Le spese del giudizio seguono, dunque, la soccombenza e, in mancanza di specifica nota-spese, sono liquidate d’ufficio come da dispositivo, tenuto conto della natura e del valore della controversia e considerata l’esiguità dell’importanza e del numero delle questioni trattate nonché l’assenza di particolari valutazioni di fatto e di diritto, che giustificano l’applicazione di medi tariffari dell’indicato scaglione, ridotti (v.
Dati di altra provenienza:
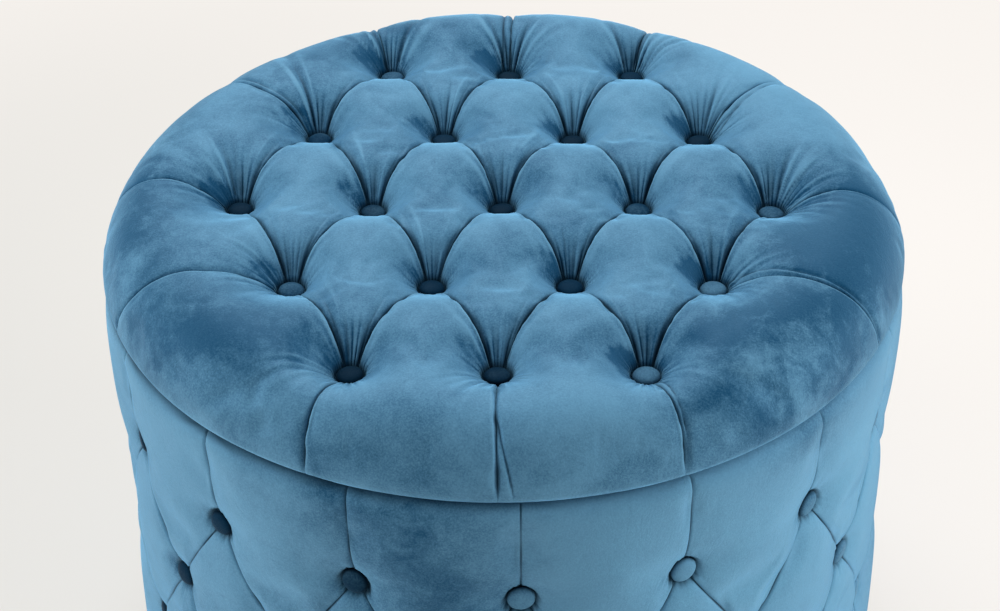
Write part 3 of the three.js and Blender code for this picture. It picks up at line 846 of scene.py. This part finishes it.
def pulled_nap(flat, buttons, seed, heading=2.8, reach=0.021):
    """How far the nap is pulled flat beside each button, in ragged fingers on one side."""
    pulled = np.zeros(len(flat))
    for number, button in enumerate(buttons):
        draw = np.random.RandomState(seed + number % DRUM_BUTTONS)
        middle = heading + draw.uniform(-0.35, 0.35)
        long = reach * draw.uniform(0.5, 1.3)
        ripple = draw.uniform(0, 6.3, 2)
        strength = draw.uniform(0.3, 1.0)
        offset = flat - button
        away = np.hypot(*offset.T)
        near = away < NAP_LIMIT
        turn = wrapped(bearing(offset[near]) - middle)
        side = np.cos(np.clip(1.15 * turn, -math.pi / 2, math.pi / 2)) ** 1.5
        fingers = 0.75 + 0.25 * np.sin(6 * turn + ripple[0] + 300 * away[near]) * np.sin(11 * turn + ripple[1])
        edge = 0.0105 + long * side * fingers
        faded = smoothstep(edge - away[near], -0.0080, 0.0100)
        pulled[near] = np.maximum(pulled[near], strength * faded)
    return pulled


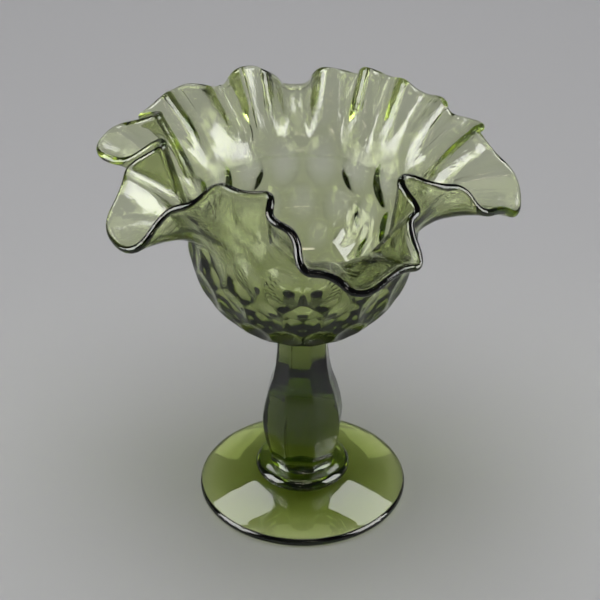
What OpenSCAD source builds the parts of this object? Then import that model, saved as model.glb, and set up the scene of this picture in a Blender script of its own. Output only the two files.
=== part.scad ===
// Footed glass comport with a thumbprint bowl and a double-crimped ruffled rim.
// Origin: centre of the foot's flat underside. +Z points up, -Y is the front.

/* [Foot] */
// Diameter of the round foot
foot_d = 80; // [70:1:90]
// Thickness of the foot at its rounded edge
foot_edge = 3.6; // [3:0.2:5]
// Height of the flat seat at the middle of the domed foot
foot_seat_z = 8.4; // [7:0.2:10]
// Diameter of the flat seat under the collar
foot_seat_d = 30; // [26:1:32]

/* [Collar] */
// Widest diameter of the round collar between foot and stem
collar_d = 36.2; // [34:0.2:40]
// Height of the collar
collar_h = 5.8; // [5:0.2:8]

/* [Stem] */
// Height of the eight-sided baluster stem
stem_h = 59.1; // [50:0.1:70]
// Corner radius of the stem at its swollen waist
stem_waist_r = 16.2; // [15:0.1:17]
// Corner radius of the stem at its neck
stem_neck_r = 10; // [9.4:0.1:10.2]
// Turn of the stem's flat sides from the front
stem_turn = 16.5; // [0:0.5:45]

/* [Wafer] */
// Diameter of the wafer that joins stem and bowl
wafer_d = 20.4; // [20:0.1:21]
// Thickness of the wafer
wafer_h = 3.7; // [3:0.1:5]

/* [Bowl] */
// Outer radius of the round bowl
bowl_r = 42.9; // [41:0.1:45]
// Thickness of the bowl's wall
bowl_wall = 4; // [3.8:0.1:5]
// Height of the straight wall above the bowl's widest circle
bowl_straight = 7.3; // [7:0.1:12]
// Thickness of the glass at the middle of the bowl's bottom
bowl_floor = 6; // [5:0.5:8]

/* [Thumbprints] */
// Thumbprints in each row round the bowl
print_count = 18; // [12:1:18]
// Radius of the ball that presses each thumbprint
print_ball_r = 24; // [22:1:30]

/* [Crimped rim] */
// Reach of the ruffles beyond the bowl's wall, as a part of the full spread
rim_spread = 1; // [0.9:0.02:1.06]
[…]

S.U. Civili dell’11/09/2007, ud. 3/07/2007, sentenza n. 19014, secondo cui, in caso di rigetto, il valore della controversia viene fissato sulla base del criterio del quid disputatum mentre, in caso di accoglimento, si deve considerare il contenuto effettivo del decisum).
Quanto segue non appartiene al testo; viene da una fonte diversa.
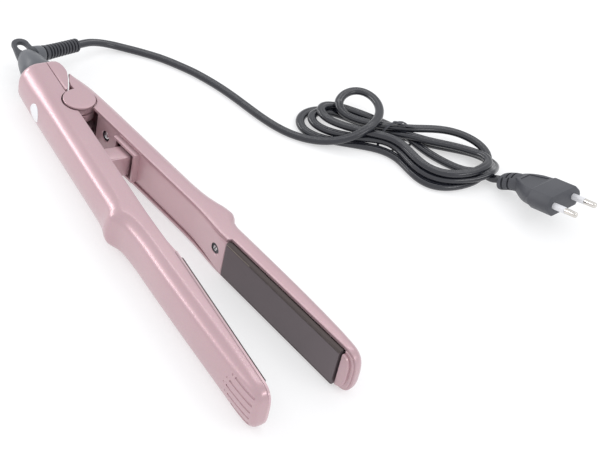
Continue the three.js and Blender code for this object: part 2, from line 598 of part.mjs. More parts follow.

La presente sentenza, laddove contiene statuizioni di condanna, è provvisoriamente esecutiva ai sensi dell’art. 282 c.p.c., come modificato dall’art. 33 della L. n. 353 del 1990. Poiché pertanto tale provvisoria esecutorietà promana direttamente dalla legge, non è necessario fare espressa menzione di ciò nel dispositivo.
PER QUESTI MOTIVI
Il Tribunale di Roma, sezione sesta civile, in composizione monocratica, definitivamente pronunciando sulla domanda come proposta in narrativa, nel contraddittorio delle parti, ogni contraria domanda, istanza, deduzione, eccezione disattesa, così provvede:
1. accoglie la domanda attrice, nei limiti di cui di ragione di cui in motivazione, e, per l’effetto, dichiara la parte convenuta al pagamento, in favore dell’attore, dell’importo di: a) Euro 1.700,00 a titolo di canoni di locazione inevasi del settembre 2017, oltre interessi al saggio legale dalla scadenza al soddisfo; b) di Euro 893,40 a titolo di oneri e spese condominiali insolute, oltre interessi al saggio legale dalla domanda giudiziale al soddisfo; c) di Euro 4.900,00, all’attualità, oltre i.v.a. ex art. 1590 c.c., oltre interessi al saggio legale dalla data media dell’esborso, individuato nel 30.11.2017, sino al soddisfo;
2. rigetta, per le ragioni indicate in motivazione, nel resto la domanda attorea;
3. dichiara la parziale compensazione tra gli importi dovuti dalla parte convenuta indicati al punto 1 con la somma di Euro 5.100,00 spettante alla stessa, oltre interessi legali maturati dal deposito della domanda giudiziale riconvenzionale sino al soddisfo effettivo;
4. condanna, per l’effetto, la parte convenuta al pagamento in favore della parte attrice della differenza tra gli importi indicati al punto 1 e la somma oggetto di compensazione;
5. rigetta, per le ragioni indicate in motivazione, nel resto la domanda riconvenzionale;
6. condanna la parte convenuta alla refusione in favore dell’attore delle spese processuali che liquida in euro 1059,85 per esborsi (inclusi i costi di mediazione) Euro 2.200,00 per compensi, oltre spese generali al 15%, oltre c.p.a. ed i.v.a. se dovuta come per legge.
La presente sentenza si intende pubblicata con la sottoscrizione da parte del Giudice del verbale d’udienza che la contiene, ai sensi e per gli effetti dell’art. 281 sexies, comma secondo, e dell’art. 429 c.p.c..
Così deciso in Roma il 12 febbraio 2020.
Depositata in Cancelleria il 12 febbraio 2020.